Vitaliy Garnashevich <vgarnashevich@xxxxxxxxx> · Sun, 3 Dec 2017 23:15:01 +0200



    On 02/12/2017 23:17, Jeff Janes wrote:

    
          Right, so there is a cpu costing
            problem (which could only be fixed by hacking postgresql and
            recompiling it), but it is much smaller of a problem than
            the IO cost not being accurate due to the high hit rate. 
            Fixing the CPU costing problem is unlikely to make a
            difference to your real query.  If you set the page costs to
            zero, what happens to your real query?
        
      
    I can't reproduce the exact issue on the real database any more. The
    query started to use the slow bitmap scan recently, and had been
    doing so for some time lately, but now it's switched back to use the
    index scan. The table involved in the query gets modified a lot. It
    has hundreds of millions of rows. Lots of new rows are appended to
    it every day, the oldest rows are sometimes removed. The table is
    analyzed at least daily. It's possible that statistics was updated
    and that caused the query to run differently.
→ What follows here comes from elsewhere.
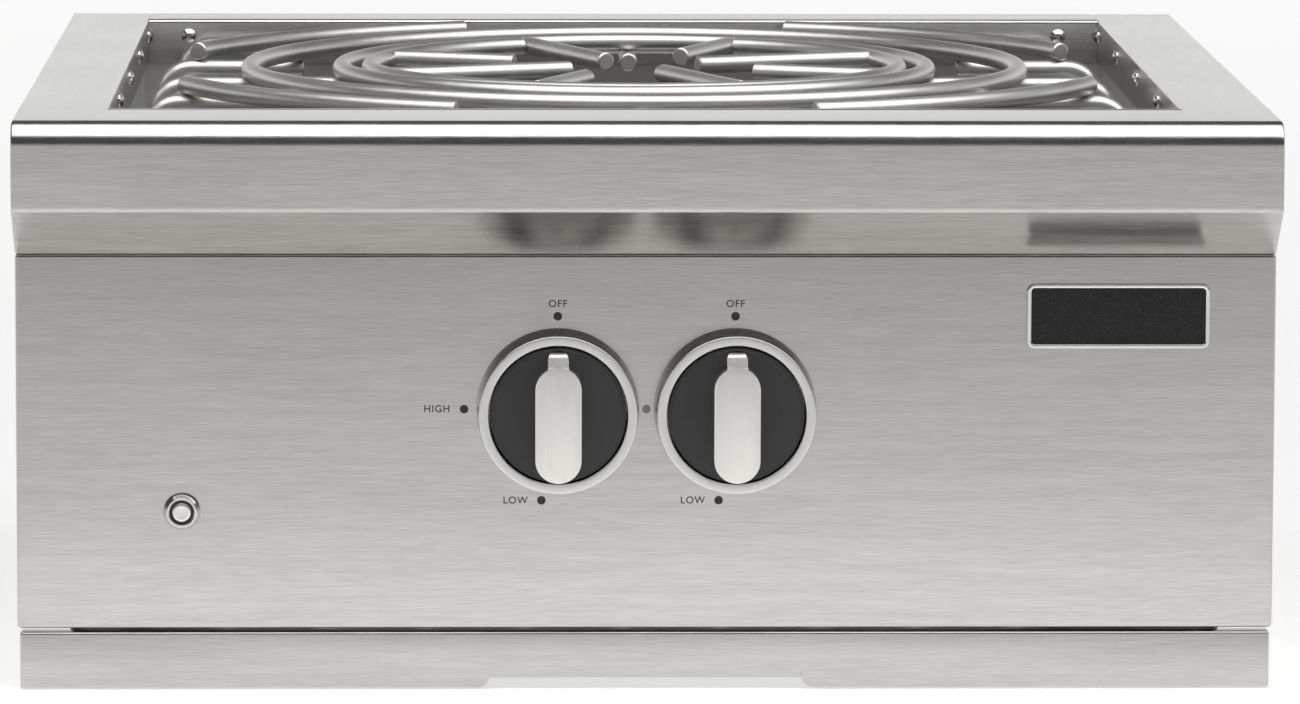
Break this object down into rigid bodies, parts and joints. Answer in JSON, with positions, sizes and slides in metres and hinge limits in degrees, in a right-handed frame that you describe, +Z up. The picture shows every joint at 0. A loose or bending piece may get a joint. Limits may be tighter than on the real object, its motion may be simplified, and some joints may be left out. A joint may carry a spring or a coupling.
{
  "type": "built-in gas power burner",
  "caption": "Built-in outdoor gas power burner with a round rod grate, lift-out centre, turn-and-push knobs, ignition button and slide-out drip tray.",
  "frame": {"origin": "centre of the bounding box's base, on the surface that the casing stands on", "axes": "+X to the right seen from the front, +Y from the front to the back, +Z up; the knobs face -Y"},
  "size_m": [0.61, 0.624, 0.2816],
  "materials": {
    "brushed_top": "brushed stainless steel sheet with a rolled, brighter front edge",
    "brushed_fascia": "stainless steel sheet brushed from side to side",
    "inner_sheet": "plain mill-finished stainless steel sheet",
    "fastener_steel": "polished dome-head steel screws",
    "badge_cast": "cast plate with a bright rim and a black stippled field",
    "grate_rod": "polished round stainless steel rod",
    "satin_surround": "satin stainless steel",
    "knob_black": "matt black moulding",
    "satin_grip": "satin nickel over cast metal",
    "turned_steel": "bright turned steel",
    "valve_brass": "machined brass",
    "spring_wire": "drawn spring wire",
    "gas_pipe": "zinc-plated steel pipe",
    "burner_tube": "drawn stainless steel tube",
    "burner_iron": "cast iron",
    "module_plastic": "moulded black plastic",
    "battery_can": "plain printed steel can",
    "ceramic": "white glazed ceramic and silicone lead"
  },
  "bodies": {
    "casing": {"front_bezel": "brushed_top", "bezel_end_caps": "brushed_top", "left_flange": "brushed_top", "right_flange": "brushed_top", "rear_flange": "brushed_top", "control_panel": "brushed_fascia", "left_side_panel": "inner_sheet", "right_side_panel": "inner_sheet", "rear_panel": "inner_sheet", "left_liner": "inner_sheet", "right_liner": "inner_sheet", "rear_liner": "inner_sheet", "front_liner": "inner_sheet", "grate_ledges": "inner_sheet", "flange_screws": "fastener_steel", "rear_panel_screws": "fastener_steel", "tray_runners": "inner_sheet", "badge": "badge_cast", "left_knob_surround": "satin_surround", "right_knob_surround": "satin_surround", "left_valve": "valve_brass", "right_valve": "valve_brass", "orifices": "valve_brass", "gas_manifold": "gas_pipe", "supply_pipe": "gas_pipe", "left_mixing_tube": "burner_tube", "right_mixing_tube": "burner_tube", "outer_burner": "burner_iron", "outer_burner_cap": "burner_iron", "centre_burner": "burner_iron", "centre_burner_cap": "burner_iron", "burner_supports": "inner_sheet", "button_collar": "turned_steel", "ignition_module": "module_plastic", "ignition_battery": "battery_can", "spark_electrode": "ceramic", "spark_lead": "ceramic"},
    "drip_tray": {"drip_tray_pan": "inner_sheet", "drip_tray_front": "brushed_fascia"},
    "grate": {"outer_ring_arcs": "grate_rod", "middle_ring": "grate_rod", "inner_ring": "grate_rod", "side_bars": "grate_rod", "end_bars": "grate_rod", "centre_bars": "grate_rod"},
    "grate_centre": {"centre_ring": "grate_rod", "centre_fingers": "grate_rod"},
    "left_push_collar": {"left_thrust_collar": "valve_brass", "left_spring": "spring_wire"},
    "right_push_collar": {"right_thrust_collar": "valve_brass", "right_spring": "spring_wire"},
    "left_knob": {"left_knob_disc": "knob_black", "left_knob_grip": "satin_grip", "left_stem": "turned_steel"},
    "right_knob": {"right_knob_disc": "knob_black", "right_knob_grip": "satin_grip", "right_stem": "turned_steel"},
    "left_shutter": {"left_air_shutter": "burner_tube"},
    "right_shutter": {"right_air_shutter": "burner_tube"},
    "igniter_button": {"ignition_button": "turned_steel"}
  },
  "joints": [
    {"name": "tray_slide", "type": "slide", "parent": "casing", "child": "drip_tray", "axis": [0, -1, 0], "range_m": [0, 0.45]},
    {"name": "grate_lift", "type": "slide", "parent": "casing", "child": "grate", "axis": [0, 0, 1], "range_m": [0, 0.15]},
    {"name": "centre_lift", "type": "slide", "parent": "grate", "child": "grate_centre", "axis": [0, 0, 1], "range_m": [0, 0.15]},
    {"name": "left_knob_push", "type": "slide", "parent": "casing", "child": "left_push_collar", "axis": [0, 1, 0], "range_m": [0, 0.004], "stiffness_N_per_m": 1500},
    {"name": "right_knob_push", "type": "slide", "parent": "casing", "child": "right_push_collar", "axis": [0, 1, 0], "range_m": [0, 0.004], "stiffness_N_per_m": 1500},
    {"name": "left_knob_turn", "type": "hinge", "parent": "left_push_collar", "child": "left_knob", "pos_m": [-0.043, -0.277, 0.1375], "axis": [0, -1, 0], "range_deg": [0, 170]},
    {"name": "right_knob_turn", "type": "hinge", "parent": "right_push_collar", "child": "right_knob", "pos_m": [0.043, -0.277, 0.1375], "axis": [0, -1, 0], "range_deg": [0, 170]},
    {"name": "left_shutter_turn", "type": "hinge", "parent": "casing", "child": "left_shutter", "pos_m": [-0.043, -0.2155, 0.1375], "axis": [0, 1, 0], "range_deg": [0, 60]},
    {"name": "right_shutter_turn", "type": "hinge", "parent": "casing", "child": "right_shutter", "pos_m": [0.043, -0.2155, 0.1375], "axis": [0, 1, 0], "range_deg": [0, 60]},
    {"name": "igniter_push", "type": "slide", "parent": "casing", "child": "igniter_button", "axis": [0, 1, 0], "range_m": [0, 0.003], "stiffness_N_per_m": 800}
  ]
}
But I still would like
    to understand why that issue happened, and how to properly fix it,
    in case the issue returns.

    
              But I doubt that the
                settings seq_page_cost = random_page_cost = 0.0 should
                actually be used.
            
            
            Why not?  If your production server really has
              everything in memory during normal operation, that is the
              correct course of action.  If you ever restart the server,
              then you could have some unpleasant time getting it back
              up to speed again, but pg_prewarm could help with that.  

            
    In the real database, not everything is in memory. There are 200GB+
    of RAM, but DB is 500GB+. The table involved in the query itself is
    60GB+ of data and 100GB+ of indexes. I'm running the test case in a
    way where all reads are done from RAM, only to make it easier to
    reproduce and to avoid unrelated effects.

    
    As far as know, costs in Postgres were designed to be relative to
    seq_page_cost, which for that reason is usually defined as 1.0. Even
    if everything would be in RAM, accesses to the pages would still not
    have zero cost. Setting 0.0 just seems too extreme, as all other
    non-zero costs would become infinitely bigger.

    
          If you really want to target the plan
            with the BitmapAnd, you should increase 
            cpu_index_tuple_cost and/or cpu_operator_cost but not
            increase cpu_tuple_cost.  That is because the  unselective
            bitmap index scan does not incur any cpu_tuple_cost, but
            does incur index_tuple and operator costs.  Unfortunately
            all other index scans in the system will also be skewed by
            such a change if you make the change system-wide.
        
      
    Exactly. I'd like to understand why the worse plan is being chosen,
    and 1) if it's fixable by tuning costs, to figure out the right
    settings which could be used in production, 2) if there is a bug in
    Postgres optimizer, then to bring some attention to it, so that it's
    eventually fixed in one of future releases, 3) if Postgres is
    supposed to work this way, then at least I (and people who ever read
    this thread) would understand it better.

    
    Regards,

    Vitaliy